I restricted the sample to only those who donated and regressed the donation amount on treatment status. The results showed that donors in the treatment group gave, on average, $1.67 less than those in the control group. However, this difference was not statistically significant (p = 0.561). This suggests that while the match offer may have influenced the decision to donate, it did not affect how much was given among those who did donate.

Causality Caveat

This regression is not strictly causal, because it conditions on having donated — which is a post-treatment outcome. That means you’re selecting a subset of people whose outcome (donating) may itself have been influenced by the treatment. This could introduce selection bias, so while the analysis is informative, it should be interpreted descriptively rather than causally.

Histogram Interpretation

I created histograms of donation amounts among donors in both the treatment and control groups. Both groups show similar distributions, with most donations clustering around $25 to $75. The red line shows the mean donation, which is slightly higher in the control group. These visuals reinforce the regression results — while the treatment may have influenced donation likelihood, it did not lead to higher amounts among those who gave.

import seaborn as sns
import matplotlib.pyplot as plt

# Filter to donors only
donors = df[df["amount"] > 0]

# --- Histogram for Treatment Group ---
sns.histplot(data=donors[donors["treatment"] == 1], x="amount", bins=30, kde=False)
plt.axvline(donors[donors["treatment"] == 1]["amount"].mean(), color='red', linestyle='--', label="Mean")
plt.title("Donation Amounts – Treatment Group")
plt.xlabel("Donation Amount")
plt.ylabel("Count")
plt.legend()
plt.show()

# --- Histogram for Control Group ---
sns.histplot(data=donors[donors["treatment"] == 0], x="amount", bins=30, kde=False)
plt.axvline(donors[donors["treatment"] == 0]["amount"].mean(), color='red', linestyle='--', label="Mean")
plt.title("Donation Amounts – Control Group")
plt.xlabel("Donation Amount")
plt.ylabel("Count")
plt.legend()
plt.show()

Simulation Experiment

As a reminder of how the t-statistic “works,” in this section I use simulation to demonstrate the Law of Large Numbers and the Central Limit Theorem.

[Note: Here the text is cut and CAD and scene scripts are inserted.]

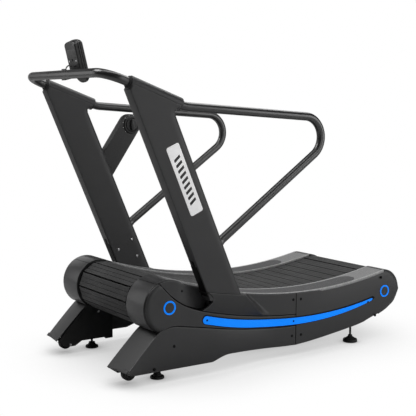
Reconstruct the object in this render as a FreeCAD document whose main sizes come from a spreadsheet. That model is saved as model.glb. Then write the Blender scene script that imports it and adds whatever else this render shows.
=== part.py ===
import FreeCAD, Part
import math
import os
import Sketcher
from types import SimpleNamespace
from FreeCAD import Placement, Rotation, Vector

# Curved manual treadmill.
# Frame: millimetres, +Z up, floor at Z = 0, X = 0 is the plane midway between the handrails.
# The runner faces -Y, so -Y is the front, and +X is the runner's left.

SIZES = [
    # alias, value, what it is
    ("belt_width", 490, "length of a slat across the deck"),
    ("slat_count", 48, "slats in the endless loop"),
    ("slat_gap", 7, "gap between neighbouring slats"),
    ("slat_plate", 9, "thickness of a slat's tread plate"),
    ("lug_depth", 11, "depth of the belt lug under a slat"),
    ("lug_run", 38, "length of a belt lug along the travel"),
    ("lug_span", 36, "width of a belt lug across the deck"),
    ("lug_place", 195, "distance of a belt lug from the middle plane"),
    ("front_axis_y", -601, "front shaft, along the deck"),
    ("front_axis_z", 356, "front shaft, height"),
    ("front_loop_radius", 120, "outer radius of the loop on the front pulleys"),
    ("rear_axis_y", 816, "rear shaft, along the deck"),
    ("rear_axis_z", 267, "rear shaft, height"),
    ("rear_loop_radius", 108, "outer radius of the loop on the rear pulleys"),
    ("deck_low", 322, "height of the lowest point of the running surface"),
    ("return_low", 100, "height of the lowest point of the returning run"),
    ("pulley_gap", 0.6, "clearance of pulleys and guide bearings under the slats"),
    ("pulley_width", 44, "width of a belt pulley"),
    ("shaft_radius", 15, "radius of both shafts"),
    ("shaft_reach", 312, "half length of both shafts"),
    ("brake_reach", 362, "reach of the front shaft on the brake side"),
    ("fit_gap", 0.05, "radial running clearance of shafts and axles"),
    ("bearing_radius", 37, "outer radius of a shaft bearing housing"),
    ("bearing_width", 24, "width of a shaft bearing housing"),
    ("beam_inner", 268, "inner face of a side beam"),
    ("beam_thickness", 8, "plate thickness of a side beam"),
    ("beam_depth", 105, "depth of a side beam"),
    ("beam_drop", 36, "drop from the running surface to a side beam"),
    ("cross_run", 40, "cross member section along the deck"),
    ("cross_rise", 60, "cross member section in height"),
    ("rail_inner", 248, "inner edge of a step rail"),
    ("rail_outer", 373, "outer edge of a step rail"),
    ("rail_rise", 6, "step rail above the running surface"),
    ("rail_thickness", 14, "thickness of a step rail"),
    ("grip_margin", 9, "step rail showing each side of a grip pad"),
    ("grip_thickness", 2, "thickness of a grip pad"),
    ("guide_place", 234, "distance of a guide bearing from the middle plane"),
    ("guide_radius", 13, "radius of a guide bearing"),
    ("guide_width", 9, "width of a guide bearing"),
    ("guide_count", 16, "guide bearings on each side"),
    ("panel_wide", 438, "outer face of the covers at the front"),
    ("panel_narrow", 393, "outer face of the covers at the rear"),
    ("panel_bulge", 474, "outer face of the cover round the upright"),
    ("panel_shoulder", 433, "outer face of the shoulder cover beside the cap"),
    ("panel_wall", 5, "wall of the side covers"),
    ("panel_seam", 1, "gap between neighbouring covers"),
    ("seam_y", 190, "seam between front and rear covers"),
    ("collar_radius", 130, "outer radius of the collar round the drum"),
    ("collar_wall", 4, "wall of the collar"),
    ("collar_inner", 262, "collar's edge beside the belt"),
    ("collar_outer", 424, "collar's edge beside the cap"),
    ("rear_radius", 118, "outer radius of the rear end"),
    ("stripe_sink", 1.5, "stripe below the panel face"),
    ("stripe_gap", 1, "clearance round the stripe"),
    ("ring_radius", 33, "outer radius of an accent ring"),
    ("ring_band", 8, "width of an accent ring"),
    ("ring_rise", 1.2, "thickness of an accent ring"),
    ("leg_plate_wall", 6, "thickness of a leg plate"),
    ("leg_flange", 88, "reach of the foot flange on a leg plate"),
    ("foot_place", 340, "distance of the feet from the middle plane"),
    ("front_foot_y", -610, "front feet, along the deck"),
    ("rear_foot_y", 616, "rear feet, along the deck"),
    ("front_pad_radius", 34, "radius of a front foot's pad"),
    ("rear_pad_radius", 39, "radius of a rear foot's pad"),
    ("front_flange_z", 52, "underside of the front foot flange"),
    ("rear_flange_z", 112, "underside of the rear foot flange"),
    ("foot_screw_radius", 6, "radius of a foot's screw"),
    ("wheel_y", -766, "transport wheel, along the deck"),
    ("wheel_z", 50, "transport wheel, height of the axle"),
    ("wheel_radius", 34, "radius of a transport wheel"),
    ("wheel_width", 30, "width of a transport wheel"),
    ("wheel_axle_radius", 6, "radius of a transport wheel's axle"),
    ("upright_place", 436, "middle of an upright from the middle plane"),
    ("upright_width", 64, "thickness of an upright across the machine"),
    ("upright_depth", 174, "depth of an upright, front edge to rear edge"),
    ("upright_wall", 4, "wall of an upright"),
    ("upright_lean", 23.1, "forward lean of the uprights, degrees"),
    ("upright_mid_y", -521.5, "middle of an upright at its mid height"),
    ("upright_mid_z", 895, "mid height of an upright"),
    ("upright_foot_z", 310, "lower end of an upright"),
    ("sleeve_y", -802, "front end of a handrail sleeve"),
    ("sleeve_z", 1387, "height of a sleeve's front end"),
    ("sleeve_slope", 20.4, "slope of a sleeve, degrees"),
    ("sleeve_length", 282, "length of a sleeve"),
    ("tube_radius", 21, "outer radius of the handrail tube"),
    ("tube_wall", 2.5, "wall of the handrail tube"),
    ("tube_slip", 0.2, "clearance of the tube in its sleeve"),
    ("crossbar_y", -913, "axis of the front crossbar"),
    ("crossbar_bend", 102, "bend radius of the front crossbar"),
    ("rail_corner_y", 506, "corner where a handrail turns back, along the deck"),
    ("rail_corner_z", 1208, "height of that corner"),
    ("rail_bend", 105, "bend radius at that corner"),
    ("rail_return_slope", 34.5, "slope of the handrail's lower run, degrees"),
    ("arm_slope", 55.5, "slope of the selector arm, degrees"),
    ("arm_width", 116, "width of the selector arm"),
    ("arm_thickness", 50, "thickness of the selector arm"),
    ("arm_end_y", -318, "round end of the selector arm, along the deck"),
    ("arm_end_z", 1178, "height of that round end"),
    ("dial_radius", 36, "radius of the selector dial"),
    ("dial_depth", 22, "depth of the selector dial"),
    ("disc_radius", 95, "radius of the brake disc"),
    ("disc_thickness", 8, "thickness of the brake disc"),
    ("disc_place", 334, "middle of the brake disc from the middle plane"),
    ("disc_gap", 2, "air gap between the disc and the yoke"),
    ("yoke_retreat", 6, "yoke clear of the disc at the lightest setting"),
    ("console_width", 122, "width of the console"),
    ("console_tilt", 13.6, "forward tilt of the console, degrees"),
    ("console_back_y", -844, "console's back face at the crossbar's height"),
    ("housing_depth", 24, "depth of the console's rear housing"),
    ("bezel_depth", 18, "depth of the console's bezel"),
    ("console_top", 162, "console above the crossbar, along its tilt"),
    ("console_bottom", 44, "console below the crossbar, along its tilt"),
    ("button_radius", 7, "radius of a console button"),
    ("button_travel", 1.5, "travel of a console button"),
    ("lead_radius", 3, "radius of the console lead"),
    ("plate_length", 344, "length of the plate on an upright"),
    ("plate_width", 72, "width of that plate"),
    ("plate_thickness", 1.5, "thickness of that plate"),
    ("plate_z", 944, "height of the middle of that plate"),
    ("plate_shift", 10, "plate behind the middle of the upright"),
    ("screw_radius", 5, "head radius of a cover screw"),
]

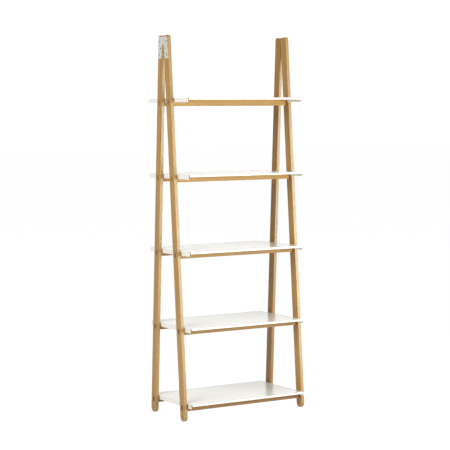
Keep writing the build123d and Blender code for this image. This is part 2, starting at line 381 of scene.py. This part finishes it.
def coat(name, material):
    """Give one CAD piece its finish."""
    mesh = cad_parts[name].data
    if not mesh.materials:
        mesh.materials.append(material)
    for index in range(len(mesh.materials)):
        mesh.materials[index] = material


def middle_of(name):
    low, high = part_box(name)
    return tuple((Vector(low) + Vector(high)) / 2)


# Each bar's tone multiplies its oak colour, and is partly the wood's own tone and partly painted light and shade.
# The tones above 1 on the upper rails are painted light, and the tones below 1 are painted shade that the studio's
# light doesn't cast on the lower rails and the rear right leg. With every tone at 1 all the bars are one oak.
chance = random.Random(11)
LEG_ROUGHNESS, LEG_SHINE = (0.42, 0.36), 0.72
RAIL_ROUGHNESS, RAIL_SHINE = (0.58, 0.50), 0.45
LEG_TONE_AND_SHADE = {
    "front_left": (1.0, 1.0, 1.0),
    "rear_left": (0.97, 0.96, 0.96),
    "front_right": (0.98, 0.96, 0.94),
    "rear_right": (0.87, 0.77, 0.70),
}
RAIL_TONE_LIGHT_AND_SHADE = (
    (1.08, 1.08, 1.00), (1.08, 1.08, 1.00), (0.94, 0.92, 0.84), (0.84, 0.79, 0.70), (0.68, 0.58, 0.48),
)


def finish_wood():
    """One oak finish for each bar, so that no two share their figure."""
    for row, lean in (("front", -LEAN), ("rear", LEAN)):
        for side in ("left", "right"):
            pith = (chance.uniform(-0.09, -0.05), chance.uniform(0.03, 0.10), 0.0)
            tone_light_and_shade = LEG_TONE_AND_SHADE[f"{row}_{side}"]
            name = f"{row}_{side}_leg"
            turn = (lean, 0.0, 0.0)
            oak = oiled_oak(f"oak_{name}", turn, middle_of(name), pith, tone_light_and_shade, LEG_ROUGHNESS, LEG_SHINE)
            coat(name, oak)
        for level in LEVELS:
            pith = (chance.uniform(0.04, 0.09), chance.uniform(0.05, 0.11), 0.0)
            tone_light_and_shade = RAIL_TONE_LIGHT_AND_SHADE[level - 1]
            name = f"{row}_rail_{level}"
            turn = (0.0, math.pi / 2, 0.0)
            oak = oiled_oak(f"oak_{name}", turn, middle_of(name), pith, tone_light_and_shade, RAIL_ROUGHNESS, RAIL_SHINE)
            coat(name, oak)


# ---------------------------------------------------------------- hinge screws
def make_screw_nodes(material):
    """Countersunk screws with a cross drive, one on each given point, turned as the point says."""
    tree = bpy.data.node_groups.new("hinge_screws", "GeometryNodeTree")
    sizes = (
        ("Head Radius", SCREW_HEAD_RADIUS),
        ("Shank Radius", SCREW_SHANK_RADIUS),
        ("Head Depth", SCREW_HEAD_DEPTH),
        ("Shank Length", SCREW_SHANK_LENGTH),
        ("Drive Span", DRIVE_SPAN),
        ("Drive Width", DRIVE_WIDTH),
        ("Drive Depth", DRIVE_DEPTH),
    )
    tree.interface.new_socket("Geometry", in_out="INPUT", socket_type="NodeSocketGeometry")
    for label, value in sizes:
        socket = tree.interface.new_socket(label, in_out="INPUT", socket_type="NodeSocketFloat")
        socket.default_value = value
    tree.interface.new_socket("Geometry", in_out="OUTPUT", socket_type="NodeSocketGeometry")
    given = tree.nodes.new("NodeGroupInput").outputs
    result = tree.nodes.new("NodeGroupOutput").inputs

    def moved(mesh, depth):
        shift = node(tree, "ShaderNodeCombineXYZ", {"Z": maths(tree, "MULTIPLY", depth, -1.0)}).outputs[0]
        return node(tree, "GeometryNodeTransform", {"Geometry": mesh, "Translation": shift}).outputs[0]

    head = node(
        tree,
        "GeometryNodeMeshCone",
        {"Vertices": 40, "Radius Top": given["Head Radius"], "Radius Bottom": given["Shank Radius"],
         "Depth": given["Head Depth"]},
    ).outputs["Mesh"]
    head = moved(head, given["Head Depth"])
    half_shank = maths(tree, "DIVIDE", given["Shank Length"], 2.0)
    shank = node(
        tree,
        "GeometryNodeMeshCylinder",
        {"Vertices": 20, "Radius": given["Shank Radius"], "Depth": given["Shank Length"]},
    ).outputs["Mesh"]
    shank = moved(shank, maths(tree, "ADD", given["Head Depth"], half_shank))
    drive_height = maths(tree, "MULTIPLY", given["Drive Depth"], 2.0)
    arms = []
    for spans in (("Drive Span", "Drive Width"), ("Drive Width", "Drive Span")):
        size = node(
            tree, "ShaderNodeCombineXYZ", {"X": given[spans[0]], "Y": given[spans[1]], "Z": drive_height}
        ).outputs[0]
        arms.append(node(tree, "GeometryNodeMeshCube", {"Size": size}).outputs["Mesh"])
    cut = node(tree, "GeometryNodeMeshBoolean", {0: head}, operation="DIFFERENCE", solver="EXACT")
    for arm in arms:
        tree.links.new(arm, cut.inputs[1])
    whole = node(tree, "GeometryNodeJoinGeometry")
    tree.links.new(cut.outputs["Mesh"], whole.inputs[0])
    tree.links.new(shank, whole.inputs[0])
    turn = node(tree, "GeometryNodeInputNamedAttribute", {"Name": "turn"}, data_type="FLOAT_VECTOR").outputs[0]
    points = node(tree, "GeometryNodeMeshToPoints", {"Mesh": given["Geometry"]}).outputs[0]
    spread = node(
        tree,
        "GeometryNodeInstanceOnPoints",
        {"Points": points, "Instance": whole.outputs[0], "Rotation": turn},
    ).outputs[0]
    real = node(tree, "GeometryNodeRealizeInstances", {"Geometry": spread}).outputs[0]
    coated = node(tree, "GeometryNodeSetMaterial", {"Geometry": real, "Material": material}).outputs[0]
    tree.links.new(coated, result["Geometry"])
    return tree


def hinge_screws(name, side, body, nodes_replaced, tree):
    """The six screws of one ladder's two leaves, as one plain mesh."""
    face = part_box("left_hinge_front_leaf")[0][0]
    spots, turns = [], []
    for hand in (1, -1):
        for inset, drop in zip(SCREW_INSETS, SCREW_DROPS):
            spots.append((hand * face, side * inset, TOP_HEIGHT - drop))
            twist = Matrix.Rotation(chance.uniform(0.0, math.pi / 2), 3, "Z")
            lay = Matrix.Rotation(-hand * math.pi / 2, 3, "Y")
            turns.extend((lay @ twist).to_euler())
    mesh = bpy.data.meshes.new(name + "_points")
    mesh.from_pydata(spots, [], [])
    mesh.attributes.new("turn", "FLOAT_VECTOR", "POINT").data.foreach_set("vector", turns)
    maker = bpy.data.objects.new(name + "_maker", mesh)
    bpy.context.scene.collection.objects.link(maker)
    maker.modifiers.new("screws", "NODES").node_group = tree
    bpy.context.view_layer.update()
    shown = bpy.data.meshes.new_from_object(maker.evaluated_get(bpy.context.evaluated_depsgraph_get()))
    bpy.data.objects.remove(maker)
    piece = bpy.data.objects.new(name, shown)
    bpy.context.scene.collection.objects.link(piece)
    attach(piece, body)
    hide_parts(*nodes_replaced)


# ---------------------------------------------------------------- studio
CAMERA_PLACE = (-3.968, -6.671, 1.4907)
CAMERA_YAW = 0.5357
CAMERA_PITCH = 0.0693
CAMERA_ROLL = -0.0099
CAMERA_LENS = 121.76
SENSOR_WIDTH = 36.0
VIEW_REACH = 200.0
FLOOR_REACH = 60.0
FLOOR_DROP = 0.0002
FLOOR_PAINT = (0.86, 0.86, 0.86, 1.0)
WHITE = (1.0, 1.0, 1.0, 1.0)
FLOOR_GLOW = 1.20
FLOOR_GLOW_SHARE = 0.80
FLOOR_GLOW_UNSEEN_SHARE = 0.35
BACKDROP_LIGHT = 1.05
# glossy surfaces mirror the bright paper, and all other light comes from the dimmer room
PAPER_SIDE = (0.95, 0.25, 0.15)
PAPER_FADE = (-0.15, 0.30)
PAPER_LIGHT = 1.40
PAPER_DARK = 0.10
ROOM_SIDE = (-0.25, -0.90, 0.36)
ROOM_FADE = (-0.6, 0.9)
ROOM_LIGHT = 0.24
ROOM_DARK = 0.14
# name, place, point faced, width, height, watts
SOFTBOXES = (
    ("right_softbox", (1.75, -2.8, 1.00), (0.0, -0.1, 1.00), 1.5, 1.7, 80.0),
    ("left_softbox", (-6.5, -3.2, 4.6), (-0.2, 0.0, 0.70), 4.6, 4.6, 460.0),
)


def aim_camera():
    data = bpy.data.cameras.new("camera")
    data.lens = CAMERA_LENS
    data.sensor_width = SENSOR_WIDTH
    data.clip_end = VIEW_REACH
    forward = Vector((
        math.sin(CAMERA_YAW) * math.cos(CAMERA_PITCH),
        math.cos(CAMERA_YAW) * math.cos(CAMERA_PITCH),
        -math.sin(CAMERA_PITCH),
    ))
    level = Vector((math.cos(CAMERA_YAW), -math.sin(CAMERA_YAW), 0.0))
    above = level.cross(forward)
    right = level * math.cos(CAMERA_ROLL) + above * math.sin(CAMERA_ROLL)
    up = above * math.cos(CAMERA_ROLL) - level * math.sin(CAMERA_ROLL)
    camera = bpy.data.objects.new("camera", data)
    camera.matrix_world = Matrix.Translation(CAMERA_PLACE) @ Matrix((right, up, -forward)).transposed().to_4x4()
    bpy.context.scene.collection.objects.link(camera)
    bpy.context.scene.camera = camera


def lay_floor():
    """A wide white floor that glows a little to the eye, so that only a faint shadow shows."""
    mesh = bpy.data.meshes.new("floor")
    corners = [(x * FLOOR_REACH, y * FLOOR_REACH, 0.0) for x, y in ((-1, -1), (1, -1), (1, 1), (-1, 1))]
    mesh.from_pydata(corners, [], [(0, 1, 2, 3)])
    floor = bpy.data.objects.new("floor", mesh)
    floor.location.z = -FLOOR_DROP
    bpy.context.scene.collection.objects.link(floor)
    material = bpy.data.materials.new("studio_floor")
    material.use_nodes = True
    tree = material.node_tree
    tree.nodes.clear()
    paper = node(tree, "ShaderNodeBsdfDiffuse", {"Color": FLOOR_PAINT})
    glow = node(tree, "ShaderNodeEmission", {"Color": WHITE, "Strength": FLOOR_GLOW})
    seen = node(tree, "ShaderNodeLightPath").outputs["Is Camera Ray"]
    share = remap(tree, seen, 0.0, 1.0, FLOOR_GLOW_UNSEEN_SHARE, FLOOR_GLOW_SHARE)
    both = node(tree, "ShaderNodeMixShader", {0: share, 1: paper.outputs[0], 2: glow.outputs[0]})
    output = node(tree, "ShaderNodeOutputMaterial")
    tree.links.new(both.outputs[0], output.inputs["Surface"])
    mesh.materials.append(material)


def softbox(name, place, aim, width, height, power):
    """A large soft light that faces a point on the shelf."""
    data = bpy.data.lights.new(name, "AREA")
    data.shape = "RECTANGLE"
    data.size, data.size_y = width, height
    data.energy = power
    lamp = bpy.data.objects.new(name, data)
    lamp.location = place
    lamp.rotation_mode = "QUATERNION"
    lamp.rotation_quaternion = (Vector(place) - Vector(aim)).to_track_quat("Z", "Y")
    bpy.context.scene.collection.objects.link(lamp)


def light_studio():
    """White paper behind the shelf, a dimmer room round it, and two softboxes."""
    world = bpy.data.worlds.new("studio")
    bpy.context.scene.world = world
    world.use_nodes = True
    tree = world.node_tree
    tree.nodes.clear()
    direction = node(tree, "ShaderNodeTexCoord").outputs["Generated"]
    path = node(tree, "ShaderNodeLightPath").outputs
    toward_paper = vectors(tree, "DOT_PRODUCT", direction, PAPER_SIDE)
    paper = remap(tree, toward_paper, *PAPER_FADE, PAPER_DARK, PAPER_LIGHT)
    toward_room = vectors(tree, "DOT_PRODUCT", direction, ROOM_SIDE)
    room = remap(tree, toward_room, *ROOM_FADE, ROOM_DARK, ROOM_LIGHT)
    strength = room
    for ray, light in (("Is Glossy Ray", paper), ("Is Camera Ray", BACKDROP_LIGHT)):
        strength = node(
            tree, "ShaderNodeMix", {0: path[ray], 2: strength, 3: light}, data_type="FLOAT"
        ).outputs[0]
    sky = node(tree, "ShaderNodeBackground", {"Color": WHITE, "Strength": strength})
    output = node(tree, "ShaderNodeOutputWorld")
    tree.links.new(sky.outputs[0], output.inputs["Surface"])
    for box in SOFTBOXES:
        softbox(*box)


# ---------------------------------------------------------------- making
finish_wood()
white = powder_coat()
for level in LEVELS:
    coat(f"shelf_{level}", white)
zinc = zinc_plate()
for hand in ("left", "right"):
    for piece_name in ("front_leaf", "rear_leaf", "rivet"):
        coat(f"{hand}_hinge_{piece_name}", zinc)
screw_tree = make_screw_nodes(black_oxide())
for row, row_side in (("front", -1), ("rear", 1)):
    hinge_screws(
        f"{row}_hinge_screws",
        row_side,
        f"{row}_ladder",
        (f"left_hinge_{row}_screws", f"right_hinge_{row}_screws"),
        screw_tree,
    )
lay_floor()
light_studio()
aim_camera()
bpy.context.scene.view_settings.view_transform = "Standard"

Suppose the true distribution of respondents who do not get a charitable donation match is Bernoulli with probability p=0.018 that a donation is made.

Further suppose that the true distribution of respondents who do get a charitable donation match of any size is Bernoulli with probability p=0.022 that a donation is made.

Law of Large Numbers

To illustrate the Law of Large Numbers, I simulated differences in donation rates between treatment and control groups and plotted the cumulative average over 10,000 draws. While early sample differences fluctuated substantially, the average steadily approached the true treatment effect of 0.004. This demonstrates how, with large enough samples, the sample average converges to the population mean — providing reassurance about the reliability of randomized experimental estimates.

import numpy as np
import matplotlib.pyplot as plt

np.random.seed(42)

# Simulate donation outcomes (1 = gave, 0 = didn’t give)
control_draws = np.random.binomial(1, 0.018, 10000)
treatment_draws = np.random.binomial(1, 0.022, 10000)

# Calculate the difference in each trial
diffs = treatment_draws - control_draws

# Cumulative average of differences
cum_avg = np.cumsum(diffs) / (np.arange(1, len(diffs)+1))

# Plot the cumulative average
plt.plot(cum_avg, color='orange')
plt.axhline(0.004, color='red', linestyle='--', label="True Effect (0.004)")
plt.title("Cumulative Average of Treatment - Control Differences")
plt.xlabel("Sample Size")
plt.ylabel("Cumulative Average")
plt.legend()
plt.grid(True)
plt.show()

Central Limit Theorem

I simulated 1000 samples for four different sizes (n = 50, 200, 500, 1000) and plotted the sampling distribution of the mean difference in donation rates. As expected, with increasing sample size, the distributions became more symmetric and concentrated around the true treatment effect. This visualizes the Central Limit Theorem — regardless of the population distribution, the sampling distribution of the mean becomes approximately normal as the sample size grows.

import seaborn as sns
import matplotlib.pyplot as plt
import numpy as np

sample_sizes = [50, 200, 500, 1000]
np.random.seed(42)

for n in sample_sizes:
    sim_means = []
    for _ in range(1000):
        control_sample = np.random.binomial(1, 0.018, n)
        treatment_sample = np.random.binomial(1, 0.022, n)
        sim_means.append(np.mean(treatment_sample - control_sample))

    # Plot histogram of sampling distribution
    plt.figure()
    sns.histplot(sim_means, bins=30)
    plt.title(f"Sampling Distribution of Mean Difference (n = {n})")
    plt.xlabel("Mean Difference")
    plt.ylabel("Frequency")
    plt.grid(True)
    plt.show()